テーマは浮遊感、銀の狭額縁がリビングにさりげなくなじむ
音声操作対応のスマートビエラには、プラズマテレビが1シリーズ(VT60)、液晶テレビ(FT60)が1シリーズラインアップされている。今回選択したのは、新IPS液晶パネルを搭載したFT60シリーズのうち、売れ筋の47V型「TH-L47FT60」だ。
FT60シリーズは、3D表示対応、USB HDDへのテレビ録画、トリプルチューナーの搭載など、フルスペックに近い構成の液晶テレビ。薄型のデザインがひときわ目を引く。ベゼル(額縁部分)も細身で、極限までシンプルさを追求している印象を受ける。パネルも従来機種よりも高精細かつ高視野角になっている。
ベゼルはシルバーであり、軽快さを感じる。フレームの細さもより際立つのではないか。表示する部分以外の要素は極限までそぎ落とし、テレビ画面の領域と美しい表示だけに注力したように見える。
このパネルは上質な仕上げのヘアラインを持つ“Vネックデザイン”のスタンドの上に固定されている。近づいてよく見るとベゼルより少しはみ出す形で透明なアクリルパネルも併用しており、質感の向上に貢献している。
「映像に没頭できる浮遊感」にこだわったとパナソニックは言うが、真横から見れば剣のように薄い。液晶テレビに求められる大画面と省スペースを両立し、そこに高機能を凝縮した1台と言える。
精度もよく、ダイレクトに機能が呼び出せる“音声認識”
このシンプルな外観にも関わらず、FT60の機能は極めて多彩だ。
上に挙げた視聴・録画というテレビとしての基本機能に加え、ネットワークを経由した各種AV機器との連携、ビエラコネクトと呼ばれるアプリの追加、そしてスマートフォンやタブレットとの連携といった機能の追加が可能だからだ。
ネットワーク機能は有線だけでなく、無線(Wi-Fi)も選べる。これは秀逸なデザインをスポイルさせないために重要だ。とかくケーブルの取り回しに難しいリビングなどでもレイアウトに縛られず設置できるのは大きなメリットだ。
高機能であるのに複雑ではないという点も好感が持てる。メニュー操作のレスポンスの速さは操作する上で快適さを生む。そして、最大の特徴である音声操作は精度も高く、複雑な操作を経ず、ダイレクトに各種機能を呼び出せる。
音声操作は通常のリモコンとは別に付属する「タッチパッドリモコン」か「VIERA Remote 2」をインストールしたiPhoneまたはAndroidスマートフォンでできる。
タッチパッドリモコンは丸型ですっぽりと手に収まるサイズ。シンプルなリモコンだが、ノートパソコンについているようなタッチパッドも持ち、メニューやカーソルの操作に使える。
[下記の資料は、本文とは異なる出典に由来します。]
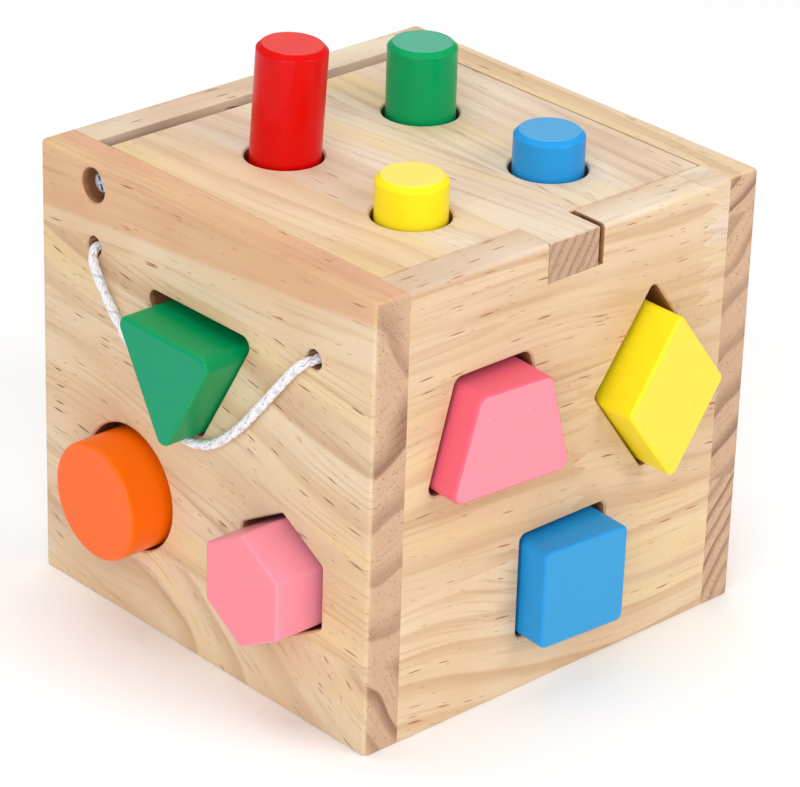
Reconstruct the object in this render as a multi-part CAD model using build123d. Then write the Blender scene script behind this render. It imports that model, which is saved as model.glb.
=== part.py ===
from build123d import *
import os
from math import cos, radians, sin, sqrt, tan

# Wooden shape sorter box. Millimetres, +Z up, front face towards -Y, origin on the table under the
# middle of the box. The lid swings up about two screws near the back edge.

# ---- box ----
width = 148.0            # X, over the side panels
depth = 146.0            # Y, over the front and back panels
height = 140.0           # Z, table to rim
board = 12.0             # thickness of every board
corner_round = 2.0       # rounding of the four upright corners
rim_round = 1.4          # rounding of the outer edges of the rim
foot_round = 0.7         # rounding of the bottom edges
mouth_ease = 0.5         # bevel at the mouth of every hole

# glue lines between the staves of each panel, heights above the table
left_glue_lines = [26.0, height - 25.0]
right_glue_lines = [42.0, height - 12.0]
front_glue_lines = [44.0, height - 44.0]
back_glue_lines = [50.0, height - 41.0]
bottom_glue_line = 8.0   # Y of the one glue line of the bottom board

# ---- lid ----
lid_side_gap = 0.4       # between the lid and each side panel
lid_front_gap = 0.5      # between the lid and the front panel
lid_back_gap = 5.0       # finger gap behind the lid
lid_ease = 0.4           # bevel round the top of the lid
lid_glue_lines = [-13.0, 13.0]
tab_left = -10.1         # X of the tab's left side
tab_width = 19.1
slot_left_gap = 0.4      # between the tab and the left side of its slot
slot_right_gap = 2.0
rest_gap = 0.1           # under the closed tab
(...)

音声認識は左上にある「マイク」のアイコンが付いたボタンを押すと開始。テレビ画面の左下に認識用の窓が出て、声で伝えた内容が表示される。
認識精度は高く、レスポンスも早いので、使用感はちょっと驚かされるほど自然だ。チャンネルの切り替えや音量調整といったテレビの基本操作から、番組表の絞り込み検索、ブラウザー上での検索などほとんどの操作に対応していて、例えばテレビ番組を視聴している途中で「8チャンネル」「音量 20」などと指示できる。
より便利なのは深いメニュー階層や複雑なリモコン操作が必要になるものだろう。
その代表例は番組表の検索だ。通常のテレビではラテ欄表示と呼ばれる縦軸に時間、横軸にチャンネルが並んだEPG(電子番組表)が主流だが、新聞や雑誌ほどには一覧性が高いわけでなく、表示されるのも一部だけだ。縦スクロール、横スクロールを駆使して目的の番組を見つける……といった人が大半だろう。
しかし、FT60であればタッチパッドリモコンで「曜日」「時間」などと話しかけるだけで、目的の場所に飛べる。さらに番組表内をキーワードで絞って検索したい場合でも「タレント名 番組表」などと話しかけるだけで済む。リモコンのテンキーを使って文字を入力することは、それなりにストレスになるが、言葉なら簡単だ。
外付けHDDに撮りためた録画番組の検索なども同様に便利だ。
なおテレビを操作するためのキーワードは、「ヘルプ」と話すことで表示できるが、実はスマートビエラが認識可能な単語は、パナソニックのクラウドサービス上で日々進化している。試しながら最適な動作をする単語を見つけていくことで、驚きや発見もある。簡単で楽しい操作感がこの製品の本質と言ってもいいかもしれない。